For non-fans, the calculation is different. The colour palette and techniques are niche, the parts haul is good but not exceptional for the price, and the display piece loses much of its impact without the emotional connection to the film. This is a set that was made for people who love Willy Wonka, and for those people, it is outstanding value. If you are buying it purely as a LEGO set disconnected from the IP, there are stronger options at this price point - our best sets for adults roundup covers the full range.
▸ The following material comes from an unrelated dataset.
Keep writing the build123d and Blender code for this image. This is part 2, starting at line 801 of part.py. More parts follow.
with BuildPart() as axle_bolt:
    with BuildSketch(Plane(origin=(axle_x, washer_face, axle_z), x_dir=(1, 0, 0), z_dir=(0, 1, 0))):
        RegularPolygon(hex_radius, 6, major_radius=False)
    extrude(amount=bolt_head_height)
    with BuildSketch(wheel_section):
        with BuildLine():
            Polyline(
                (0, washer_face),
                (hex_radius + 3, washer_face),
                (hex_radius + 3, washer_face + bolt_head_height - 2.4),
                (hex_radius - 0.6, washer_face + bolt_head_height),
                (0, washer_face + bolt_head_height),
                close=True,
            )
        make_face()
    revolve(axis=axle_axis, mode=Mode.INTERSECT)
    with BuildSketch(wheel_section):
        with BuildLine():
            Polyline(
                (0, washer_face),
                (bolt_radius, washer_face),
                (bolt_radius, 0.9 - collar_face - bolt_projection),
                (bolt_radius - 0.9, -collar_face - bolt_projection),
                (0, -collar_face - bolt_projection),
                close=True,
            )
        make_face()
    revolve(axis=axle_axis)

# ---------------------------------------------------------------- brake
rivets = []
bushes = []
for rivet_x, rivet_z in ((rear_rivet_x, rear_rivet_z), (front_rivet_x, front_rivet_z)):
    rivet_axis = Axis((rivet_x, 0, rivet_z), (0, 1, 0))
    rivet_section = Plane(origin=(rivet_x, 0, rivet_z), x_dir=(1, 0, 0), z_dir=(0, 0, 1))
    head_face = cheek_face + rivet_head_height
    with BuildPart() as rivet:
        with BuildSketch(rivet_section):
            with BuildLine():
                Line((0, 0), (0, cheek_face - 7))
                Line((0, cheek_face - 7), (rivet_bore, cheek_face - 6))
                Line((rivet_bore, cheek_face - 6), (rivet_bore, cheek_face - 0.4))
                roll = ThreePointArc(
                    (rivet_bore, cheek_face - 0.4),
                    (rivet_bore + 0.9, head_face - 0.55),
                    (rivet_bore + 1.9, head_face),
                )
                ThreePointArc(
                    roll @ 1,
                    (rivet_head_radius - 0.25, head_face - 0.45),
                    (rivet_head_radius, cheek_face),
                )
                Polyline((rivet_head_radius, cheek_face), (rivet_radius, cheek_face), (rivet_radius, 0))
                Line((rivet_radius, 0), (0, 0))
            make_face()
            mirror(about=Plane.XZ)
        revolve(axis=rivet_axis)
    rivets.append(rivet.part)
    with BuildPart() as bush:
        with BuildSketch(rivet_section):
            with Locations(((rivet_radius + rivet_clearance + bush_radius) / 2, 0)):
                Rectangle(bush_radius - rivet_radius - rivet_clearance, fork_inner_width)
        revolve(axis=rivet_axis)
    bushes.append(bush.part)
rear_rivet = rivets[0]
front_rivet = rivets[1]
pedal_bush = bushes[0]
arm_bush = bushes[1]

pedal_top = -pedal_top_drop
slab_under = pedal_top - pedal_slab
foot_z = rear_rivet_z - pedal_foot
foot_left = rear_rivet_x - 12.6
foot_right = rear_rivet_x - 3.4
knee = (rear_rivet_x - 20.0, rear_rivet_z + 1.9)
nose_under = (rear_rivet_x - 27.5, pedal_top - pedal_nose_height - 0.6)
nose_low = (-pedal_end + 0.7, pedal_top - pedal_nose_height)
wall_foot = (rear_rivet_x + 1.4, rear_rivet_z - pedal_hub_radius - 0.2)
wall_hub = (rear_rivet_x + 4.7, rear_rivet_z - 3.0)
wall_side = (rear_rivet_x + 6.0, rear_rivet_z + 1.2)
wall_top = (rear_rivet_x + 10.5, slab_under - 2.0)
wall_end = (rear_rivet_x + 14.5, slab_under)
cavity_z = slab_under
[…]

But for fans, this is a must-buy that delivers pure imagination in every bag.

THE GOOD
  • ✓ Nine minifigures with outstanding exclusive prints
  • ✓ Chocolate river technique is genuinely beautiful
  • ✓ Multi-room design keeps the build varied and engaging
  • ✓ Strong nostalgia factor - instant conversation starter
  • ✓ Working candy mechanisms add play value
  • ✓ Unusual candy colour palette valuable for MOC builders
ROOM TO IMPROVE
  • ✗ Price-per-piece is on the higher side due to licensing
  • ✗ Back of the model is largely unfinished
  • ✗ Glass elevator could be taller and more prominent
  • ✗ Some factory rooms feel compressed for space
The Earl's Verdict
The Willy Wonka Chocolate Factory is a triumph of imagination translated into brick. The build is entertaining and varied, the minifigure roster is one of the best in any Ideas set, the chocolate river technique is genuinely innovative, and the finished display piece captures the magic of the 1971 film with remarkable fidelity. The licensing premium pushes the price-per-piece above average, but for fans of the film - and honestly, who is not a fan of this film - the complete package delivers exceptional value. This is pure imagination, built brick by brick, and it earns its golden ticket without question.